→ Requirement: Scan the material and copy every line in which "scene" appears.

○ ○ ○ ○ ○

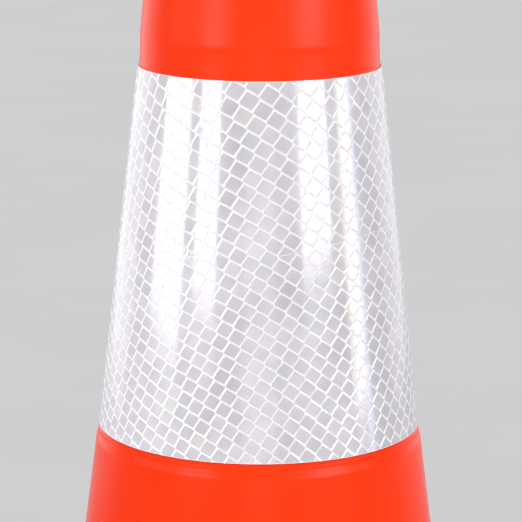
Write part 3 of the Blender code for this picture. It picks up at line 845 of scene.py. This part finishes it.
def film_material():
    m = Nodes("prismatic_film_clear")
    dev = m.attribute("dev").outputs["Vector"]
    local = m.attribute("local").outputs["Vector"]
    seal = m.attribute("seal").outputs["Fac"]
    cell = m.attribute("cell").outputs["Fac"]
    height = m.attribute("height").outputs["Fac"]
    sep = m.new("ShaderNodeSeparateXYZ")
    m.link(dev, sep.inputs[0])
    x, y, s = sep.outputs["X"], sep.outputs["Y"], sep.outputs["Z"]

    def line(x0, y0, x1, y1, half):
        """Mask of a thin straight line on the flat sheet, in mm."""
        lx, ly = x1 - x0, y1 - y0
        size = math.hypot(lx, ly)
        lx, ly = lx / size, ly / size
        along = m.math("ADD", m.math("MULTIPLY", x, lx / MM), m.math("MULTIPLY", y, ly / MM))
        along = m.math("SUBTRACT", along, x0 * lx + y0 * ly)
        across = m.math("ADD", m.math("MULTIPLY", x, -ly / MM), m.math("MULTIPLY", y, lx / MM))
        across = m.math("ABSOLUTE", m.math("SUBTRACT", across, -x0 * ly + y0 * lx))
        thin = m.ramp(across, half * 0.6, half * 1.5, 1.0, 0.0)
        ends = m.math("MULTIPLY", m.ramp(along, 0.0, 0.8), m.ramp(along, size - 0.8, size, 1.0, 0.0))
        return m.math("MULTIPLY", thin, ends)

    rim = m.math("MINIMUM", height, m.math("SUBTRACT", 1.0, height))
    border = m.ramp(rim, 0.0008, 0.0022, 1.0, 0.0)
    mask = m.math("MAXIMUM", m.ramp(seal, 0.30, 0.70), border)
    # joints between tiles of the embossing tool, with a chipped crossing
    joint = None
    for ends in ((6.5, -6.9, 88.0, -21.0), (-34.0, -5.2, -23.5, -6.9), (-31.5, -9.8, -27.0, -2.6),
                 (-26.2, -9.6, -31.0, -2.9)):
        one = line(*ends, 0.15)
        joint = one if joint is None else m.math("MAXIMUM", joint, one)
    broken = m.ramp(m.noise(dev, 160.0, 2.0), 0.36, 0.52, 0.35, 1.0)
    mask = m.math("MAXIMUM", mask, m.math("MULTIPLY", joint, broken))
    # weld band along the rear overlap
    weld = m.math("MULTIPLY", m.ramp(s, (S_MAX - 5.1) * MM, (S_MAX - 4.5) * MM, 0.0, 1.0),
                  m.ramp(s, (S_MAX - 1.2) * MM, (S_MAX - 0.8) * MM, 1.0, 0.0))
    # prism rows: three sets of fine grooves at 60 degrees
    rows = None
    for deg in (12.0, 72.0, 132.0):
        a = math.radians(deg)
        d = m.vmath("DOT_PRODUCT", dev, (math.cos(a), math.sin(a), 0.0))
        tri = m.math("MULTIPLY", m.math("PINGPONG", d, 0.00015), 1.0 / 0.00015)
        rows = tri if rows is None else m.math("ADD", rows, tri)
    rows = m.math("MULTIPLY", rows, 1.0 / 3.0)
    # each cell leans its own way in the mesh, and a painted shade gradient runs across it in a direction of its
    # own
    turn = m.math("MULTIPLY", cell, 2 * math.pi * 7)
    lsep = m.new("ShaderNodeSeparateXYZ")
    m.link(local, lsep.inputs[0])
    painted_cell_shade = m.math("ADD", m.math("MULTIPLY", lsep.outputs["X"], m.math("COSINE", turn)),
                   m.math("MULTIPLY", lsep.outputs["Y"], m.math("SINE", turn)))
    patch = m.noise(dev, 24.0, 2.0, 0.5)
    fleck = m.noise(dev, 1100.0, 2.0, 0.6)
    grey = m.math("MULTIPLY", m.math("SUBTRACT", cell, 0.5), 0.48)
    # painted shade: one side of each cell is painted lighter, the other darker
    grey = m.math("ADD", grey, m.math("MULTIPLY", painted_cell_shade, 0.15))
    grey = m.math("ADD", grey, m.math("MULTIPLY", m.math("SUBTRACT", patch, 0.5), 1.5))
    grey = m.math("ADD", grey, m.math("MULTIPLY", m.math("SUBTRACT", fleck, 0.5), 0.65))
    grey = m.math("ADD", grey, m.math("MULTIPLY", m.math("SUBTRACT", rows, 0.5), 0.30))
    cells = m.mix(m.math("ADD", grey, 0.5, clamp=True), rgba(0.500, 0.478, 0.512), rgba(0.660, 0.636, 0.676))
    tint = m.math("MULTIPLY", m.ramp(cell, 0.94, 0.97), 0.3)
    cells = m.mix(tint, cells, rgba(0.66, 0.64, 0.58))
    tint = m.math("MULTIPLY", m.ramp(cell, 0.03, 0.06, 1.0, 0.0), 0.3)
    cells = m.mix(tint, cells, rgba(0.53, 0.57, 0.62))
    seals = m.mix(m.ramp(m.noise(dev, 300.0, 2.0), 0.35, 0.7), rgba(0.83, 0.805, 0.855), rgba(0.91, 0.885, 0.93))
    # painted shade: a fine dark line runs round each cell, where the seal wall drops
    foot = m.math("MULTIPLY", m.ramp(seal, 0.02, 0.20), m.ramp(seal, 0.30, 0.45, 1.0, 0.0))
    cells = m.mix(m.math("MULTIPLY", foot, 0.30), cells, rgba(0.40, 0.385, 0.42))
    colour = m.mix(mask, cells, seals)
    colour = m.mix(m.math("MULTIPLY", weld, 0.8), colour, rgba(0.90, 0.89, 0.92))
    scuff = m.ramp(m.noise(m.vmath("MULTIPLY", dev, (1.0, 5.0, 1.0)), 90.0, 3.0, 0.7, 0.8), 0.70, 0.75)
    rough = m.ramp(mask, 0.0, 1.0, 0.42, 0.55)
    rough = m.math("ADD", rough, m.math("MULTIPLY", scuff, 0.12))
    micro = m.math("MULTIPLY", rows, m.math("SUBTRACT", 1.0, mask))
    normal = m.bump(micro, 0.20, 0.00008)
    stitch_x = m.math("PINGPONG", s, 0.0006)
    stitch_y = m.math("PINGPONG", m.math("MULTIPLY", height, SLEEVE_H * MM), 0.0006)
    knurl = m.math("MULTIPLY", m.math("MULTIPLY", m.math("ADD", stitch_x, stitch_y), 800.0), weld)
    normal = m.bump(knurl, 0.5, 0.0003, normal)
    ripple = m.noise(m.vmath("MULTIPLY", dev, (1.0, 0.35, 0.0)), 45.0, 2.0, 0.5)
    coat_n = m.bump(ripple, 0.035, 0.002)
    coat_n = m.bump(scuff, -0.08, 0.0002, coat_n)
    coat_n = m.bump(m.math("MAXIMUM", m.ramp(seal, 0.0, 1.0), joint), -0.35, 0.00004, coat_n)
    m.set(Base_Color=colour, Roughness=rough, Normal=normal)
    m.link(coat_n, m.shader.inputs["Coat Normal"])
    m.shader.inputs["IOR"].default_value = 1.45
    m.shader.inputs["Specular IOR Level"].default_value = 0.12
    m.shader.inputs["Coat Weight"].default_value = 1.0
    m.shader.inputs["Coat Roughness"].default_value = 0.12
    m.shader.inputs["Coat IOR"].default_value = 1.585
    return m.mat


def backing_material():
    m = Nodes("white_backing_sheet")
    co = m.coords()
    sep = m.new("ShaderNodeSeparateXYZ")
    m.link(co, sep.inputs[0])
    # fine linen grain of the calendered sheet
    ang = m.math("ARCTAN2", sep.outputs["Y"], sep.outputs["X"])
    warp_t = m.math("PINGPONG", m.math("MULTIPLY", ang, 0.058), 0.0005)
    weft_t = m.math("PINGPONG", sep.outputs["Z"], 0.0005)
    weave = m.math("MULTIPLY", m.math("ADD", warp_t, weft_t), 1000.0)
    tone = m.noise(co, 60.0, 4.0, 0.6)
    colour = m.mix(m.ramp(tone, 0.3, 0.75), rgba(0.80, 0.80, 0.81), rgba(0.88, 0.88, 0.88))
    m.set(Base_Color=colour, Roughness=m.ramp(tone, 0.3, 0.7, 0.45, 0.58),
          Normal=m.bump(weave, 0.35, 0.00015))
    return m.mat


# ------------------------------------------------------------ object
shell = build_shell()
shell.data.materials.append(pvc_material())
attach(shell, "cone")
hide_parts("cone_body")

base = build_base()
base.data.materials.append(rubber_material())
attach(base, "cone")
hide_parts("weighted_base")

film = build_film()
film.data.materials.append(film_material())
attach(film, "sleeve")
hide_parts("sleeve_face_film")

backing = build_backing()
backing.data.materials.append(backing_material())
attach(backing, "sleeve")
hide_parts("sleeve_backing")


# ------------------------------------------------------------ stage, light, camera
def build_floor():
    verts = [(-30, -30, -0.0004), (30, -30, -0.0004), (30, 30, -0.0004), (-30, 30, -0.0004)]
    mesh = bpy.data.meshes.new("floor")
    mesh.from_pydata(verts, [], [(0, 1, 2, 3)])
    obj = bpy.data.objects.new("floor", mesh)
    bpy.context.scene.collection.objects.link(obj)
    m = Nodes("pale_floor")
    m.set(Base_Color=m.mix(m.ramp(m.noise(m.coords(), 3.0, 3.0), 0.3, 0.7),
                           rgba(0.66, 0.66, 0.665), rgba(0.68, 0.68, 0.685)), Roughness=0.9)
    m.shader.inputs["Specular IOR Level"].default_value = 0.0
    mesh.materials.append(m.mat)
    return obj


def softbox(name, first, last, low, high, radiance, colour=(1.0, 1.0, 1.0), distance=2.2, on=None):
    """Upright area light facing the axis, between two azimuths (degrees from
    the front, positive towards +X) and two heights."""
    mid = math.radians((first + last) / 2)
    width = 2 * distance * math.tan(math.radians(abs(last - first) / 2))
    data = bpy.data.lights.new(name, "AREA")
    data.shape = "RECTANGLE"
    data.size, data.size_y = width, high - low
    data.energy = radiance * math.pi * width * (high - low)
    data.color = colour
    obj = bpy.data.objects.new(name, data)
    bpy.context.scene.collection.objects.link(obj)
    obj.location = (math.sin(mid) * distance, -math.cos(mid) * distance, (low + high) / 2)
    obj.rotation_euler = (math.pi / 2, 0.0, mid)
    obj.visible_camera = False
    obj.light_linking.receiver_collection = on or lit
    return obj


lit = bpy.data.collections.new("lit_by_softboxes")
for piece in (shell, base, film, backing):
    lit.objects.link(piece)
# the sleeve and base take the boxes to their full height, the satin vinyl
# takes the same boxes flagged off below
lit_sleeve = bpy.data.collections.new("lit_sleeve_and_base")
for piece in (base, film, backing):
    lit_sleeve.objects.link(piece)
lit_vinyl = bpy.data.collections.new("lit_vinyl")
lit_vinyl.objects.link(shell)


floor = build_floor()
softbox("front_right", 35.0, 60.5, 0.492, 0.92, 12.5, on=lit_sleeve)
softbox("front_right_high", 36.0, 61.0, 0.62, 1.02, 9.0, on=lit_vinyl)
softbox("front_right_soft", 16.0, 86.0, 0.62, 1.02, 2.4, on=lit_vinyl)
softbox("front_right_edge", 31.0, 35.0, 0.52, 0.90, 1.6, (0.95, 0.92, 1.0))
for strip in (softbox("side_right", 76.0, 85.0, 0.25, 0.72, 12.5, on=lit_sleeve),
              softbox("side_right_warm", 72.5, 75.5, 0.27, 0.72, 7.0, (1.0, 0.84, 0.55), on=lit_sleeve),
              softbox("side_right_cool", 85.0, 89.5, 0.12, 0.70, 6.5, (0.60, 0.62, 1.0), on=lit_sleeve)):
    strip.visible_diffuse = False        # a glare strip: it adds a highlight, not fill
softbox("front_left", -53.0, -34.5, 0.46, 0.92, 10.5, on=lit_sleeve)
softbox("front_left_high", -53.0, -34.5, 0.62, 1.02, 8.5, on=lit_vinyl)
softbox("side_left", -92.0, -63.0, 0.33, 0.86, 8.5, on=lit_sleeve)
softbox("front_left_soft", -92.0, -20.0, 0.62, 1.02, 2.4, on=lit_vinyl)
softbox("front_low", -11.0, 13.0, 0.24, 0.70, 1.7)
softbox("rear_right", 115.0, 155.0, 0.0, 0.90, 0.72, (0.95, 0.94, 1.0), 2.6)
softbox("rear_left", -155.0, -115.0, 0.0, 0.90, 0.9, (1.0, 1.0, 1.0), 2.6)

for name, x, y, size, radiance in (("overhead", 0.0, 0.4, 3.2, 1.5), ("wash_rear", 0.0, 7.0, 7.0, 1.2),
                                   ("wash_left", -7.0, 0.0, 7.0, 0.5), ("wash_right", 7.0, 0.0, 7.0, 0.5),
                                   ("wash_front", 0.0, -7.0, 7.0, 0.5)):
    wash = bpy.data.lights.new(name, "AREA")
    wash.shape = "SQUARE"
    wash.size = size
    wash.energy = radiance * math.pi * size ** 2
    wash_obj = bpy.data.objects.new(name, wash)
    wash_obj.location = (x, y, 3.8)
    wash_obj.visible_camera = False
    bpy.context.scene.collection.objects.link(wash_obj)
    wash_obj.light_linking.receiver_collection = lit

# one broad even light for the floor, out to the horizon
lit_floor = bpy.data.collections.new("lit_by_sky_panel")
lit_floor.objects.link(floor)
panel = bpy.data.lights.new("sky_panel", "SUN")
panel.angle = math.radians(50.0)
panel.energy = 1.62
panel_obj = bpy.data.objects.new("sky_panel", panel)
panel_obj.location = (0.0, 0.0, 4.0)
bpy.context.scene.collection.objects.link(panel_obj)
panel_obj.light_linking.receiver_collection = lit_floor

world = bpy.data.worlds.new("studio")
world.use_nodes = True
wt = world.node_tree
bg = wt.nodes["Background"]
bg.inputs["Color"].default_value = (0.985, 0.985, 1.0, 1.0)
bg.inputs["Strength"].default_value = 0.42
seen = wt.nodes.new("ShaderNodeBackground")
seen.inputs["Color"].default_value = (0.99, 0.99, 1.0, 1.0)
seen.inputs["Strength"].default_value = 0.62
path = wt.nodes.new("ShaderNodeLightPath")
pick = wt.nodes.new("ShaderNodeMixShader")
wt.links.new(path.outputs["Is Camera Ray"], pick.inputs[0])
wt.links.new(bg.outputs[0], pick.inputs[1])
wt.links.new(seen.outputs[0], pick.inputs[2])
wt.links.new(pick.outputs[0], wt.nodes["World Output"].inputs["Surface"])
bpy.context.scene.world = world

camera_data = bpy.data.cameras.new("camera")
camera_data.sensor_width = 36.0
camera_data.sensor_fit = "HORIZONTAL"
FOCAL_PX = 2657.6
camera_data.lens = FOCAL_PX / 522.0 * 36.0
camera = bpy.data.objects.new("camera", camera_data)
bpy.context.scene.collection.objects.link(camera)
camera.location = (0.0008, -1.0762, SLEEVE_TOP * MM + 0.1514)
camera.rotation_euler = (math.radians(90.0 - 12.25), 0.0, 0.0)
roll = math.radians(0.21)
camera.rotation_euler = (camera.rotation_euler.to_matrix() @
                         Matrix.Rotation(roll, 3, "Z")).to_euler()
camera_data.clip_end = 100.0
bpy.context.scene.camera = camera
bpy.context.scene.view_settings.view_transform = "Standard"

○ ○ ○ ○ ○

→ Final answer:
Write part 3 of the Blender code for this picture. It picks up at line 845 of scene.py. This part finishes it.
    bpy.context.scene.collection.objects.link(obj)
    bpy.context.scene.collection.objects.link(obj)
    bpy.context.scene.collection.objects.link(wash_obj)
bpy.context.scene.collection.objects.link(panel_obj)
bpy.context.scene.world = world
bpy.context.scene.collection.objects.link(camera)
bpy.context.scene.camera = camera
bpy.context.scene.view_settings.view_transform = "Standard"